The real issue for Oregon, though, is one of production. Demand is high. Trouble is, the Oregon harvest is only big enough to last a few weeks per year. We export about 75 percent of our crop overseas, yet domestically the US imports roughly 50 percent of its hazelnuts from Turkey. Owen acknowledges Oregon has added 3,000 acres in the past year, and 2012 was a bumper crop at nearly 40,000 tons, the fourth largest ever. Still, Owen notes, “We haven’t even touched our potential [domestic] market.” 

Oregon simply needs to find a way to grow more hazelnuts. It will be a slow process.
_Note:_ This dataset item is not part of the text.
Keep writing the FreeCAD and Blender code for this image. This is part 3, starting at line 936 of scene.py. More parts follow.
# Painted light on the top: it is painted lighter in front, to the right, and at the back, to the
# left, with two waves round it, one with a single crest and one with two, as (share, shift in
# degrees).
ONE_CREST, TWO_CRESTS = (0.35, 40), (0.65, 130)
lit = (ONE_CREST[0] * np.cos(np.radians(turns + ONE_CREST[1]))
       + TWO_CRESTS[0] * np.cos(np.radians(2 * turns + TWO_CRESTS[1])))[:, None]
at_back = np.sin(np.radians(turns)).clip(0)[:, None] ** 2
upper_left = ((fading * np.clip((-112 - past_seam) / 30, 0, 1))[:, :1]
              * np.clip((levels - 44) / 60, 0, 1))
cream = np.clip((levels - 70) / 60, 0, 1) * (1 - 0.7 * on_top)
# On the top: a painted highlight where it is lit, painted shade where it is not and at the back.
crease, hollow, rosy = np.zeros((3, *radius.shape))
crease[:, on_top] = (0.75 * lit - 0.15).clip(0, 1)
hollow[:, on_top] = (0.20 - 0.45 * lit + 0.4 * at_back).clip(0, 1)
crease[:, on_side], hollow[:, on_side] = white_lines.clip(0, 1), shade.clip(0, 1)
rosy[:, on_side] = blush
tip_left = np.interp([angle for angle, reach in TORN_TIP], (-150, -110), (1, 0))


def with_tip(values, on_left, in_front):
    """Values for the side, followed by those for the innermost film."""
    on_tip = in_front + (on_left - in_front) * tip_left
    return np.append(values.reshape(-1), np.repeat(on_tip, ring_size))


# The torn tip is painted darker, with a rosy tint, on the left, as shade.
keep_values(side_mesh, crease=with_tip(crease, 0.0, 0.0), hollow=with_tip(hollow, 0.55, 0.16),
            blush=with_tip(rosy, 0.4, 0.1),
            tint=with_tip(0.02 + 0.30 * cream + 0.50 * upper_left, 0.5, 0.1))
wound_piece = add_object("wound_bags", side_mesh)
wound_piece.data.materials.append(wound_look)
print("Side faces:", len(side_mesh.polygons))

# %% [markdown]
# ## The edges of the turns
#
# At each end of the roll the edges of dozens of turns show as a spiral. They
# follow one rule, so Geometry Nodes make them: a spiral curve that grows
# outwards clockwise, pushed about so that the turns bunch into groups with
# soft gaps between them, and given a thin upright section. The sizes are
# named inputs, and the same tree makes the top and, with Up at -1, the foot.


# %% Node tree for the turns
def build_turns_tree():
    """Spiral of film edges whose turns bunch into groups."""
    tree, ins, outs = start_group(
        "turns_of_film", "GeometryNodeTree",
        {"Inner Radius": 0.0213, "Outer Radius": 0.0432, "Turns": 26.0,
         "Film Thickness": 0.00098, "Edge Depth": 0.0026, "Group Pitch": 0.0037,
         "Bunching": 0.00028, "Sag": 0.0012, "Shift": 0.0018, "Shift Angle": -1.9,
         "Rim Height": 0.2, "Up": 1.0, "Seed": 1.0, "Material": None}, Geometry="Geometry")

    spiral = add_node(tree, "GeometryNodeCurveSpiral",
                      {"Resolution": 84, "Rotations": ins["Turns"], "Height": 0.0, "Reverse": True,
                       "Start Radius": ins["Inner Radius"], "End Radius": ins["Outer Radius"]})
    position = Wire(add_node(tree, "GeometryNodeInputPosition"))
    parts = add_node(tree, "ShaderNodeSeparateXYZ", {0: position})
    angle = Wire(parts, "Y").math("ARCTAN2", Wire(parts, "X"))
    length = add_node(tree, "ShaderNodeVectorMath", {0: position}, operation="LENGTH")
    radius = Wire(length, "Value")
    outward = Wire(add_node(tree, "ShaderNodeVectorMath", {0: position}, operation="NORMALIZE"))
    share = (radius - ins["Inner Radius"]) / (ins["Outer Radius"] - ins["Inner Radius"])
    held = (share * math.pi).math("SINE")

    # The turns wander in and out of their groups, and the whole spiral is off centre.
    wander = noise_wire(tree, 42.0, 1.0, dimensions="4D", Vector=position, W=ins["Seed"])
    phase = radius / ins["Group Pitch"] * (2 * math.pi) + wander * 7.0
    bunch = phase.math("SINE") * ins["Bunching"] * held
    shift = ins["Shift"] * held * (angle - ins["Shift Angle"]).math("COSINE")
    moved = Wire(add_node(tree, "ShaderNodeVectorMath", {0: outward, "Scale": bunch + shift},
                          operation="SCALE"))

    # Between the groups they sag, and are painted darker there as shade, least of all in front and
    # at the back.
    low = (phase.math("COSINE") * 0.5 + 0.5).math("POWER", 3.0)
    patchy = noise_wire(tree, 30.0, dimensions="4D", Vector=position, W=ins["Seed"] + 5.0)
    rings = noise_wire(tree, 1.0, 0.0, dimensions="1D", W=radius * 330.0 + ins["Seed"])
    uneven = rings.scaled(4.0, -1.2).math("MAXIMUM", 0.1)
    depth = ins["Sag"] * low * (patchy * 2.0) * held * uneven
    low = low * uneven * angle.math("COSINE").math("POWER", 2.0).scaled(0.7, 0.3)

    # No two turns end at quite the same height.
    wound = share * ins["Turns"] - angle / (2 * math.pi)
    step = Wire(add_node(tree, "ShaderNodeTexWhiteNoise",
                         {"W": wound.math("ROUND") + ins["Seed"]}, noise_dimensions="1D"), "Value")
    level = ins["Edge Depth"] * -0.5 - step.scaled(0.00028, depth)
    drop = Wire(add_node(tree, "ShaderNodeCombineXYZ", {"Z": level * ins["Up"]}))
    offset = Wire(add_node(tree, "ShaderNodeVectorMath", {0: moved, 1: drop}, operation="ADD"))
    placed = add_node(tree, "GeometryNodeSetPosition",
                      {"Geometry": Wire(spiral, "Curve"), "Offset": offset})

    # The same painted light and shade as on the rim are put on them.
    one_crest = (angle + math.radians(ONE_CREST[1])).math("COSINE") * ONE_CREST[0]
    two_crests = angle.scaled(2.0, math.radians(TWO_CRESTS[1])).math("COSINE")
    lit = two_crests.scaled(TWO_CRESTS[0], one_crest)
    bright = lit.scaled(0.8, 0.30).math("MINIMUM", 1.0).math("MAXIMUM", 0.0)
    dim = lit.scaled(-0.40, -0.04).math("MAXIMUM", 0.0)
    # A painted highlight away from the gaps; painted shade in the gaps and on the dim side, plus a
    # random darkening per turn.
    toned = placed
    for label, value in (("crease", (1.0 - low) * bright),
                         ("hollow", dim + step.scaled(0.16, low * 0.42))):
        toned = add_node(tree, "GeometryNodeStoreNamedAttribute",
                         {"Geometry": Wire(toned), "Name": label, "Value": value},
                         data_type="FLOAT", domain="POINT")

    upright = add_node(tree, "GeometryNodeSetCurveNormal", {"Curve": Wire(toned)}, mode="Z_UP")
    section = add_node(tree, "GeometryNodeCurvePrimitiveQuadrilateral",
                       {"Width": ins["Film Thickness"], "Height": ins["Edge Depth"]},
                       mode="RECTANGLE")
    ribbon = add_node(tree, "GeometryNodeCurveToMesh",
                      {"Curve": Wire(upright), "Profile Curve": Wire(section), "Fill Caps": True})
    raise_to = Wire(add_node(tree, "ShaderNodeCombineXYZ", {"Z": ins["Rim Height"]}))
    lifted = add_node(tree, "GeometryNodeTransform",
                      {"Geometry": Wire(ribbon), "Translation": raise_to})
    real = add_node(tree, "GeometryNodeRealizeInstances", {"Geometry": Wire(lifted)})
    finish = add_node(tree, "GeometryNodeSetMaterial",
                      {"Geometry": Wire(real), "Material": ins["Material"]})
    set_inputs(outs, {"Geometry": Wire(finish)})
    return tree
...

Bulb and tree farms offer a quicker payoff, and there isn’t much glamour in waiting seven years to see if trees will take root, not to mention avoid the blight. Grapes, which vie for the same fertile Willamette Valley land, take only three to five years to become viable for winemaking and can bring in bigger profits. 
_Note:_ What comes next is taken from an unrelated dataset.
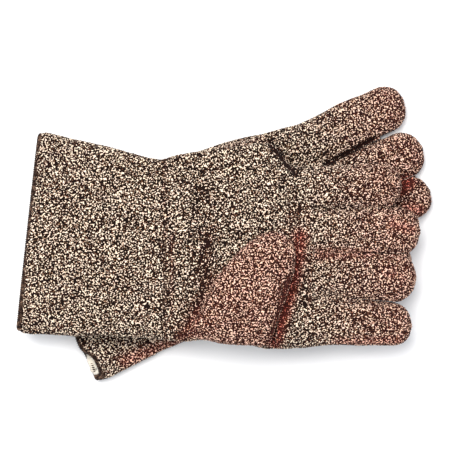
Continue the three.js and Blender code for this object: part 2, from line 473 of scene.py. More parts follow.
def whole_form(glove, inset, grain, smoothing, overrun=0):
    """Hand, gauntlet and fingers as one skin, which lies inside the outer one by the inset."""
    parts = [hand_form(glove, inset), gauntlet_form(glove, inset, overrun)]
    parts += [finger_form(glove, finger, inset) for finger in FINGERS]
    return fused("glove", parts, grain, smoothing)


# ---------------------------------------------------------------- cloth surface

# Creases on the palm's side of a glove: from, to, depth and half width in mm, then painted shade and painted
# reddish shade. They paint shade in folds, between fingers and beside the thumb, the shadows cast by the
# upper glove's edge and by a fingertip, and reddish shade on the fingers; rows with no depth are only
# painted.
PALM_CREASES = {
    "right": [
        ((32, -52), (33, 35), 2.4, 13, 0.12, 0.0),
        ((37, -12), (28, 52), 0.6, 6, 0.28, 0.1),
        ((28, 52), (11, 78), 0.6, 5, 0.3, 0.45),
        ((20, 50), (25, 49), 2.6, 9, 0.1, 0.1),
        ((4, -12), (4.5, 56), 1.2, 2.2, 0.1, 0.15),
        ((121, -38), (123, 46), 0.9, 2.2, 0.12, 0.15),
        ((-40, -70), (-30, 20), 0.8, 10, 0.0, 0.0),
        ((100, -14), (114, -34), 1.0, 7, 0.1, 0.1),
        ((88, -94), (111, -66), 2.0, 2.2, 1.0, 0.1),
        ((115, -12), (112, 8), 0.6, 7, 0.2, 0.75),
        ((112, 8), (105, 40), 1.2, 6.5, 0.3, 0.85),
        ((105, 40), (93, 80), 1.2, 5.5, 0.3, 0.85),
        ((20, 70), (44, 30), 0.4, 11, 0.1, 0.3),
        ((150, 84), (200, 80), 0.0, 10, 0.0, 0.5),
        ((190, 20), (204, 24), 0.0, 9, 0.0, 0.4),
        ((195, -22), (210, -18), 0.0, 9, 0.0, 0.5),
        ((130, 3), (180, 3), 0.0, 7, 0.0, 0.4),
    ],
    "left": [
        ((34, -50), (34, 30), 2.0, 13, 0.0, 0.0),
        ((3, -20), (4, 60), 1.4, 2.2, 0.3, 0.3),
        ((121, -40), (122, 40), 0.9, 2.2, 0.1, 0.15),
        ((-60, -60), (-50, 30), 0.9, 9, 0.0, 0.0),
        ((85.5, 68), (100, 34), 2.2, 2.2, 1.0, 0.15),
        ((122, 34), (176, 46.6), 1.4, 1.8, 1.0, 0.1),
        ((178, -4), (194, 2), 0.6, 8, 0.35, 1.0),
        ((186, -20), (198, -24), 0.0, 8, 0.0, 0.6),
        ((-20, -78), (-90, -84), 0.0, 7, 0.0, 0.45),
    ],
}
# Painted shade and painted reddish shade along the thumb's edges, in the same columns as the palm's creases.
THUMB_CREASES = {
    "right": [((105.5, 26), (90.5, 79), 0.6, 4, 0.5, 0.7), ((25, 56), (14, 79), 0.0, 8, 0.15, 0.5)],
    "left": [],
}
SEAM_DEPTH, SEAM_HALF = 0.6 * MM, 1.4 * MM
SEAM_TONE = 0.12  # painted shade and painted reddish shade in the seam's groove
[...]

Other factors favor the Oregon hazelnut’s renaissance. The surplus of land formerly used for grass seed—now a struggling industry as a result of the Great Recession—could grow more trees. And climate change could become an ally. While some farmers and hazelnut scientists see it as a nonissue, the fact remains that during Oregon’s cyclical cooler and wetter springs, the blight’s spread moves faster. At the same time, warmer temperatures overall—like those of eastern Turkey, which has the world-leading 700,000-ton annual crop—could actually help ripen Oregon crops before fall rains turn harvest into muddy disaster. As a crop, an orchard’s life is long; a tree can produce nuts for 80 or more years. As it is with wine, so it is with hazelnuts: a battle of ripeness and timing.

 

A year ago, I moved back to the farm, renting a 100-year-old cottage from my folks. The view, though, has changed. Forty years of filbert farming, my parents decided, was enough: in October, a massive machine claw arrived and, in two days, tore out decades of hard work and history, casting the trees into the nearby gully like a child’s forgotten game of pick-up sticks. They sold the acreage to Rex Hill and A to Z Wineworks for pinot noir grapes. 

For weeks, I couldn’t bear to climb the Hill to where our shady groves of filberts once stood. But one day friends at the winery invited me up. The steep ascent hadn’t gotten any easier; a glaze of sweat coated my face as I crested the Hill and stopped among the newly planted pinot noir vines. I breathed deep as I gazed around. Where an undulating, verdant wave of trees once stood was now a patchwork of radically pruned, shrublike stumps bedecked with new growth, a section of deadwood
utterly overtaken by blight, and an expanse of fairly healthy trees—perhaps 10 acres—that remains the orchard’s only relatively intact section. Two walnut trees that once hid among the biggest filberts now stand like sentinels, a fine place for the sunset.

Surveying our tattered land and the new grapevines at my feet, sorrow yielded to certainty and hope. There will be new life here. The valley is as hardy as it was 15,000 years ago when, soil records show, wild hazelnuts dominated every vista. Now we’re planting heirloom apples and even some hops. Below, I could see the massive white barn where we once hand-sorted and dried our crop—now awaiting a new chapter as a small organic brewery. I’d never considered this view, this shifted perspective. Later as I descended, retracing my steps along that worn path up the Hill, I couldn’t help but recall William Blake’s sage words, from Proverbs of Hell: “The cut worm forgives the plow.”